CS Student amongst KDD Cup Winners
Prof Neil Heffernan reports that his fourth year Ph.D. student Zach Pardos placed 2nd among student teams and 4th place overall, out of over 600 competitors, in this year's Knowledge Discovery and Data-mining Cup, a high profile yearly data mining competition run by the Association of Computing Machinery. This is a very significant achievement.
Zach will receive $3,000 in prize money and also some travel funds to go to SIGKDD and will have several opportunities to present his solution at the conference which will be held in Washington, D.C. in July 2010. His solution will also appear in an upcoming issue of the Journal of Machine Learning Research.
Engineering competitions often lead to practical solutions but not always good science. However, in this case, not only did Zach do well, but he has also done important scientific work that will lead to several publications comparing multiple different modeling approaches.

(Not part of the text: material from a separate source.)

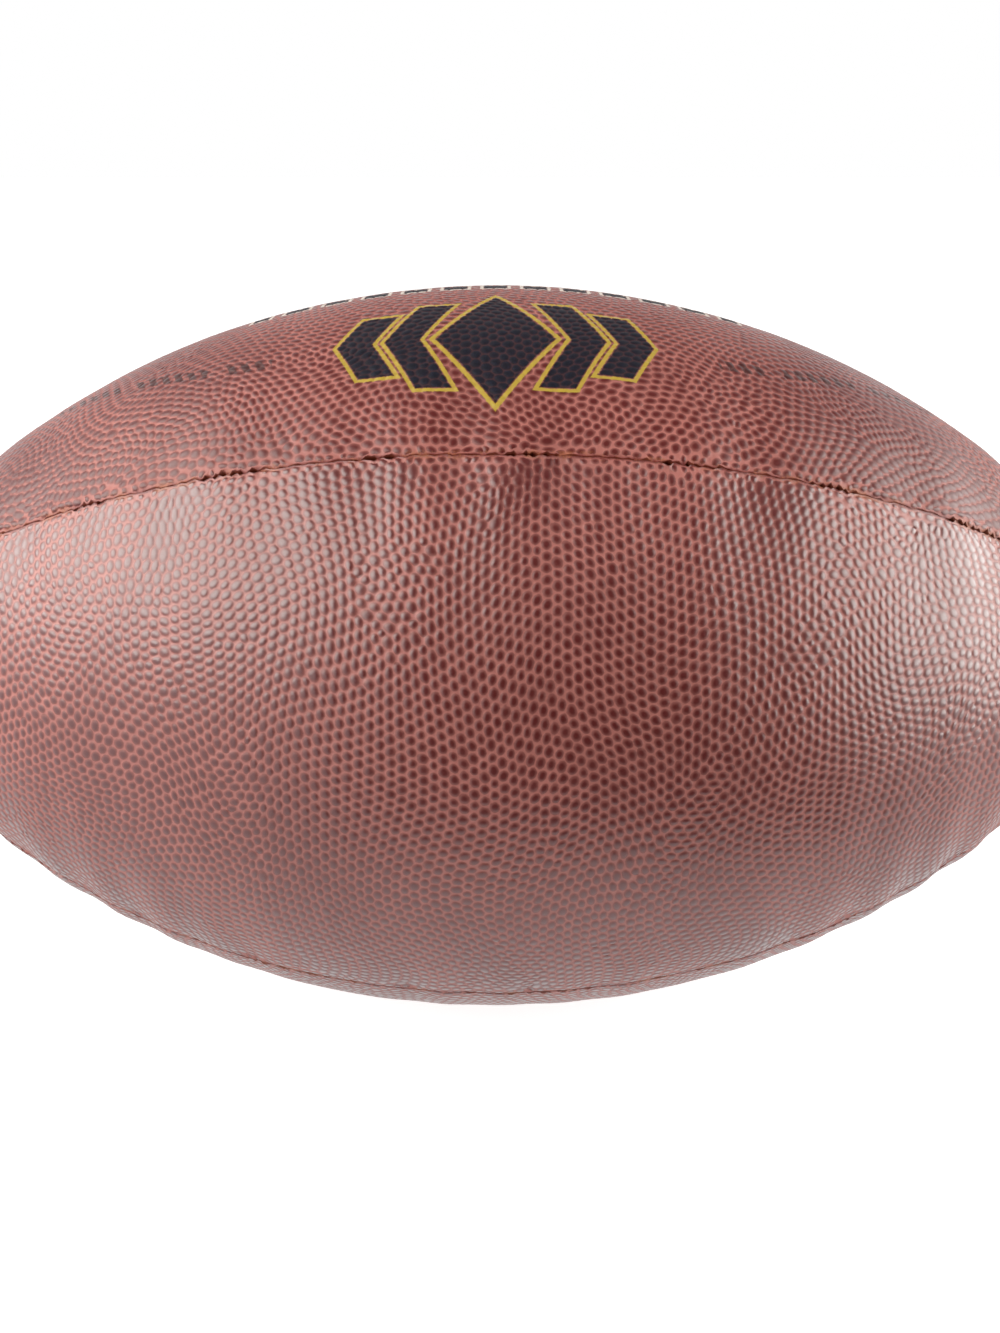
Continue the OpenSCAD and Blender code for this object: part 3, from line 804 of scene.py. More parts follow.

Heffernan reports that the current state of the art in the field has been Knowledge Tracing, a technique develop by Corbett and Anderson in 1995. It is used by millions of students across America in many different pieces of educational software to track student knowledge. Zach's new method, that served as the foundation for his KDD solution, is a model that tracks learning rates, guessing rates and other characteristic of the individual user. His paper at this summer's Educational Data Mining conference shows how this new model clearly outperforms the Knowledge Tracing approach. This work allows for better models of student learning which have significant practical implications. With a better model, existing educational software can be improved in a myriad of ways.
The KDD Cup has addressed a variety of practical problems. For instance, a previous year's competition focused on processing mammography images to determine if a patient had malignant breast cancer. This year's competition consisted of student responses from an intelligent tutoring system that is used by millions of students in the US. Zach and the other competitors were given 30 million rows of training data containing details of students' responses to algebra questions. The task was to predict if a student was going to answer correctly or incorrectly on 1.3 million rows of the test dataset.
The competition was very stiff. The team that came in one position above Zach was "Big Chaos", part of the winners of the $1 million dollar NetFlix Challenge prize. So Zach was up against some well financed professional data mining teams! He was second in the "student" category to a team of 24 Taiwanese students. This result makes it clear that WPI is a world leader in this field.
Zach and Neil would like to thank Jesse Banning, Siamak Najafi, Elke Rundensteiner, Mark Taylor, and Michael Voorhis for their technology support throughout the competition. Zach also benefited from funding from multiple sources including the National Sciences Foundation and U.S. Department of Education. He also benefited from support from the WPI CS Department.